* MATERIAL PROVIDED *
((
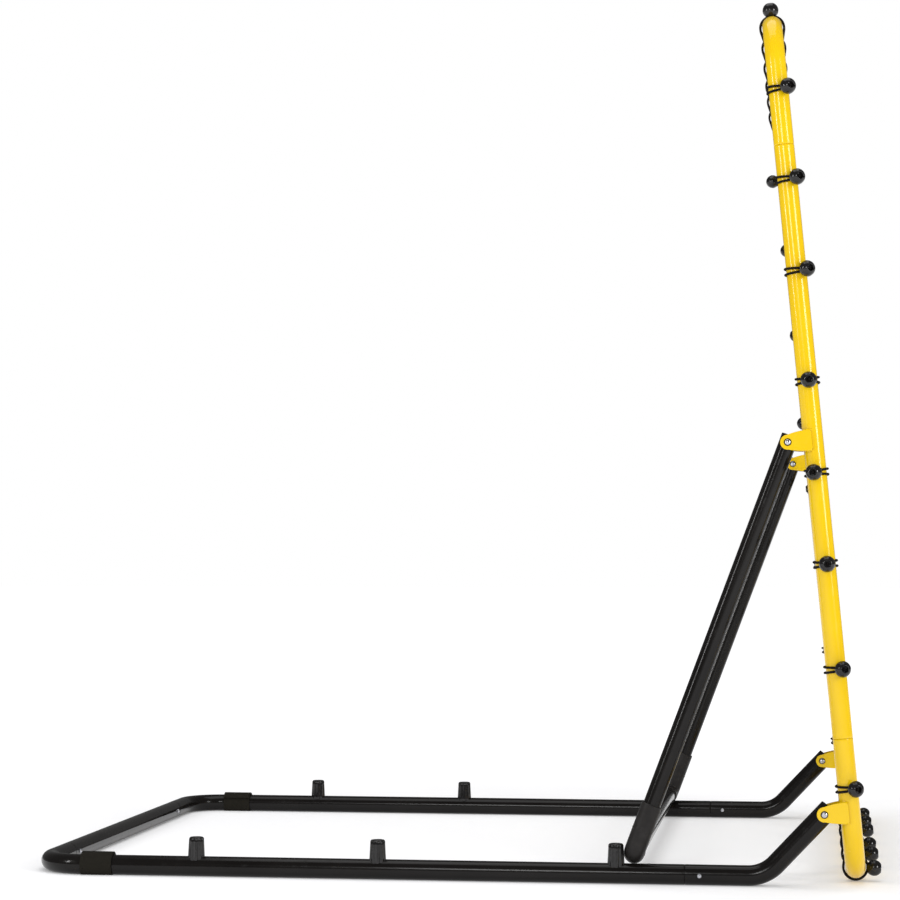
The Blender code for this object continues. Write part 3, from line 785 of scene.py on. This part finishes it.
def build_cord(node):
    """A ball, and its doubled cord: two closed strands round the tube and the hem, drawn into the ball."""
    place, outward, along, way = cord_facts(node)
    front = along.cross(outward).normalized()
    centre = place + way * BALL_REACH
    slack = TIGHT_CORD if along == UP else LOOSE_CORD
    balls = bmesh.new()
    build_ball(balls, centre, way)
    add_piece(f"{node}_ball", balls, GLOSS_PLASTIC, "net_frame", [node])
    anchor_x = way.dot(outward) * BALL_REACH * ANCHOR
    anchor_y = way.dot(front) * BALL_REACH * ANCHOR
    round_tube = circle(0, 0, TUBE_R + CORD_R + slack, 40)
    round_hem = circle(-HEM_IN, 0, HEM_R + CORD_R + TIGHT_CORD, 24)
    in_ball = circle(anchor_x, anchor_y, ANCHOR_R, 12)
    loop = subdivided(hull(round_tube + round_hem + in_ball))
    work = bmesh.new()
    for strand in (-1, 1):
        path = []
        for x, y in loop:
            near_ball = max(0.0, 1 - math.hypot(x - anchor_x, y - anchor_y) / PINCH_REACH)
            near_hem = max(0.0, 1 - abs(x + HEM_IN) / PINCH_REACH)
            spread = STRAND_OFFSET - PINCH_AT_BALL * near_ball - PINCH_AT_HEM * near_hem
            path.append(place + outward * x + front * y + along * strand * spread)
        sweep(work, path, CORD_R * 0.98, 10, closed=True)  # just inside the CAD's cord
    knot_place = centre + way * (BALL_R * 0.42)
    lathe(work, arc(KNOT_IN_BALL_R, -80, 90, 8), knot_place, way, 16)
    add_piece(f"{node}_bungee", work, BUNGEE, "net_frame")


# ---- net ----


CORDS = {
    edge: sorted(name for name in frame["nodes"] if name.startswith(f"ball_cord_{edge}_"))
    for edge in ("right", "left", "upper", "lower")
}
NET_HALF = HALF - HEM_IN
NET_LOW = LOW_AXIS + HEM_IN
NET_TOP = TOP_AXIS - HEM_IN


def pulled_at(edge):
    """Where the cords pull on one edge of the net, with the net's own corners."""
    if edge in ("right", "left"):
        ups = sorted(sum(span(node, UP, FRONT_PIVOT)) / 2 for node in CORDS[edge])
        return [NET_LOW, *ups, NET_TOP]
    return [-NET_HALF, *sorted(middle(node).y for node in CORDS[edge]), NET_HALF]


PULLS = {edge: pulled_at(edge) for edge in CORDS}


def bow(edge, along):
    """How far an edge bows in at a place along it: nothing at each cord, and most between two."""
    for low, high in zip(PULLS[edge], PULLS[edge][1:]):
        if low <= along <= high:
            share = math.sin(math.pi * (along - low) / (high - low)) ** 2
            return SCALLOP * (high - low) / SCALLOP_SPAN * share
    return 0.0


def build_hem():
    """The rope round the net, in one closed loop."""
    corners = [
        Vector((0, NET_LOW, 0)),
        Vector((NET_HALF, NET_LOW, 0)),
        Vector((NET_HALF, NET_TOP, 0)),
        Vector((-NET_HALF, NET_TOP, 0)),
        Vector((-NET_HALF, NET_LOW, 0)),
        Vector((0, NET_LOW, 0)),
    ]
    rough = bent_path(corners, HEM_BEND_R, 8)[1:]
    path = []
    for one, other in zip(rough, rough[1:] + rough[:1]):
        pieces = max(1, round((other - one).length / HEM_STEP))
        path += [one.lerp(other, i / pieces) for i in range(pieces)]
    for point in path:
        if abs(point.x) > NET_HALF - 0.0001:
            point.x -= math.copysign(bow("left" if point.x > 0 else "right", point.y), point.x)
        elif point.y > NET_TOP - 0.0001:
            point.y -= bow("upper", point.x)
        elif point.y < NET_LOW + 0.0001:
            point.y += bow("lower", point.x)
    work = bmesh.new()
    sweep(work, [on_frame(point.x, point.y, POST_AHEAD) for point in path], HEM_R, 14, closed=True)
    return add_piece("net_hem", work, HEM_ROPE, "net_frame", ["net"], 60)


def net_lines(low, high):
    """Evenly spaced places of the net's cords between two edges."""
    count = round((high - low) / NET_PITCH)
    return [low + (high - low) * i / count for i in range(1, count)]


def build_net():
    """Knotted netting: square meshes, with a knot at each crossing. The cords end inside the hem."""
    ys, ups = net_lines(-NET_HALF, NET_HALF), net_lines(NET_LOW, NET_TOP)
    work = bmesh.new()

    def strand(start, end, crossings, place):
        stations = [(start, NET_CORD_R)]
        for at in crossings:
            stations += [(at - KNOT_HALF, NET_CORD_R), (at, KNOT_R), (at + KNOT_HALF, NET_CORD_R)]
        stations.append((end, NET_CORD_R))
        slips = [NET_SLACK * math.sin(37.0 * at + 5.0 * start) for at, _ in stations[1:-1]]
        path = [place(at, slip) for (at, _), slip in zip(stations, [0.0, *slips, 0.0])]
        sweep(work, path, [radius for _, radius in stations], 6)

    for y in ys:
        low, high = NET_LOW + bow("lower", y), NET_TOP - bow("upper", y)
        strand(low, high, ups, lambda up, slip, y=y: on_frame(y + slip, up, POST_AHEAD))
    for up in ups:
        low, high = -NET_HALF + bow("right", up), NET_HALF - bow("left", up)
        strand(low, high, ys, lambda y, slip, up=up: on_frame(y, up + slip, POST_AHEAD))
    net = add_piece("net_mesh", work, NET_CORD, "net_frame", (), 70)
    hem = build_hem()


# ---- prop ----


def build_prop():
    inside = ELBOW_BEND_R + 0.004  # where the leg ends within its elbow
    for side, sign in SIDES_OF:
        across = ACROSS * sign * HALF
        ends = [FOOT + LEG_UP * inside + across, PROP_PIVOT + LEG_UP * END_PAST_PIVOT + across]
        add_black_tube(f"prop_leg_paint_{side}", ends, PROP_R, "prop", f"prop_leg_{side}", open_end=True)
        build_elbow(side, sign)
    low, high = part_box("prop_crossbar")
    ends = [Vector((FOOT.x, low.y, FOOT.z)), Vector((FOOT.x, high.y, FOOT.z))]
    add_black_tube("prop_crossbar_paint", ends, PROP_R, "prop", "prop_crossbar")


def build_elbow(side, sign):
    """A moulded elbow with a rounded mouth at each end and a parting ridge above its bend."""
    corner = FOOT + ACROSS * sign * HALF
    start = corner + LEG_UP * ELBOW_UP
    end = corner - ACROSS * sign * ELBOW_ACROSS
    arm = bent_path([start, corner, end], ELBOW_BEND_R, 14)
    rim = [(0.0, PROP_R + 0.0002), (0.0, ELBOW_R - 0.0008), (0.0008, ELBOW_R), (0.003, ELBOW_R)]
    ridge = [(0.0, ELBOW_R), (0.002, ELBOW_R), (0.003, ELBOW_R + RIDGE_HEIGHT)]
    ridge += [(0.004, ELBOW_R + RIDGE_HEIGHT), (0.005, ELBOW_R), (0.007, ELBOW_R)]
    leg = rim + [(RIDGE_AT + at, radius) for at, radius in ridge]
    points = [start - LEG_UP * at for at, _ in leg]
    points += arm[1:-1]
    points += [end + ACROSS * sign * at for at, _ in reversed(rim)]
    radii = [radius for _, radius in leg]
    radii += [ELBOW_R] * len(arm[1:-1])
    radii += [radius for _, radius in reversed(rim)]
    work = bmesh.new()
    sweep(work, points, radii)
    name = f"prop_elbow_moulded_{side}"
    add_piece(name, work, ELBOW_PLASTIC, "prop", [f"prop_elbow_{side}"])


# ---- studio ----


def build_floor():
    """A pale floor that glows a little, and more further off, so that no edge shows at the backdrop."""
    bpy.ops.mesh.primitive_plane_add(size=60, location=(0, 0, 0))
    floor = bpy.context.object
    floor.name = "floor"
    look = Look("floor", (0.93, 0.93, 0.94), 0.9, Specular_IOR_Level=0.0)
    look.tint(look.ranged(look.noise(0.8, 2.0), 0.4, 0.6, 0.0, 1.0), (0.925, 0.925, 0.94))
    look.shader.inputs["Emission Color"].default_value = (1, 1, 1, 1)
    spread = look.nodes.new("ShaderNodeVectorMath")
    spread.operation = "LENGTH"
    look.links.new(look.place.outputs["Object"], spread.inputs[0])
    glow = look.ranged(spread.outputs["Value"], NEAR_FLOOR, FAR_FLOOR, FLOOR_GLOW, FAR_FLOOR_GLOW)
    look.links.new(glow, look.shader.inputs["Emission Strength"])
    floor.data.materials.append(look.material)


def add_light(name, place, aim, width, tall, power):
    """A soft box at a place, with its back turned the way that aim points."""
    light = bpy.data.lights.new(name, "AREA")
    light.shape = "RECTANGLE"
    light.size = width
    light.size_y = tall
    light.energy = power
    box = bpy.data.objects.new(name, light)
    box.location = place
    box.rotation_mode = "QUATERNION"
    box.rotation_quaternion = aim.to_track_quat("Z", "Y")
    bpy.context.scene.collection.objects.link(box)


def build_lights():
    """Boxes that face the near post, each at an azimuth to the camera's right of it, and one overhead."""
    for name, (azimuth, distance, height, width, tall, power) in SIDE_BOXES.items():
        turn = math.radians(azimuth)
        away = Vector((math.sin(turn), -math.cos(turn), 0)) * distance
        target = Vector((FRONT_PIVOT.x, -HALF, height))
        add_light(name, target + away, away, width, tall, power)
    height, width, power = TOP_BOX
    add_light("top_box", VERTICAL * height, VERTICAL, width, width, power)


def build_studio():
    """A white backdrop round a dim studio, so that gloss black stays black between the soft boxes."""
    scene = bpy.context.scene
    scene.view_settings.view_transform = "Standard"
    world = bpy.data.worlds.new("studio")
    scene.world = world
    world.use_nodes = True
    nodes, links = world.node_tree.nodes, world.node_tree.links
    backdrop = nodes["Background"]
    backdrop.inputs["Color"].default_value = (1, 1, 1, 1)
    backdrop.inputs["Strength"].default_value = BACKDROP
    surround = nodes.new("ShaderNodeBackground")
    surround.inputs["Color"].default_value = (1, 1, 1, 1)
    seen = nodes.new("ShaderNodeLightPath")
    dimmed = nodes.new("ShaderNodeMapRange")
    dimmed.inputs["To Min"].default_value = SURROUND
    dimmed.inputs["To Max"].default_value = GLOSS_SURROUND
    links.new(seen.outputs["Is Glossy Ray"], dimmed.inputs["Value"])
    links.new(dimmed.outputs[0], surround.inputs["Strength"])
    mix = nodes.new("ShaderNodeMixShader")
    links.new(seen.outputs["Is Camera Ray"], mix.inputs["Fac"])
    links.new(surround.outputs[0], mix.inputs[1])
    links.new(backdrop.outputs[0], mix.inputs[2])
    links.new(mix.outputs[0], nodes["World Output"].inputs["Surface"])


def build_camera():
    data = bpy.data.cameras.new("camera")
    data.lens = LENS
    data.shift_x = SHIFT
    data.clip_start = 0.05
    data.clip_end = 200
    camera = bpy.data.objects.new("camera", data)
    camera.location = CAMERA_PLACE
    level = Vector((math.sin(CAMERA_YAW), math.cos(CAMERA_YAW), 0))
    ahead = level * math.cos(CAMERA_PITCH) + VERTICAL * math.sin(CAMERA_PITCH)
    camera.rotation_mode = "QUATERNION"
    camera.rotation_quaternion = ahead.to_track_quat("-Z", "Y")
    bpy.context.scene.collection.objects.link(camera)
    bpy.context.scene.camera = camera


build_camera()
build_studio()
build_lights()
build_floor()
build_base()
build_frame()
for cord_nodes in CORDS.values():
    for cord_node in cord_nodes:
        build_cord(cord_node)
build_net()
build_prop()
))
* EXERCISE PROMPT *
Track down all lines above with the string "scene" and copy them.

* EXPECTED OUTPUT *
The Blender code for this object continues. Write part 3, from line 785 of scene.py on. This part finishes it.
    bpy.context.scene.collection.objects.link(box)
    scene = bpy.context.scene
    scene.view_settings.view_transform = "Standard"
    scene.world = world
    bpy.context.scene.collection.objects.link(camera)
    bpy.context.scene.camera = camera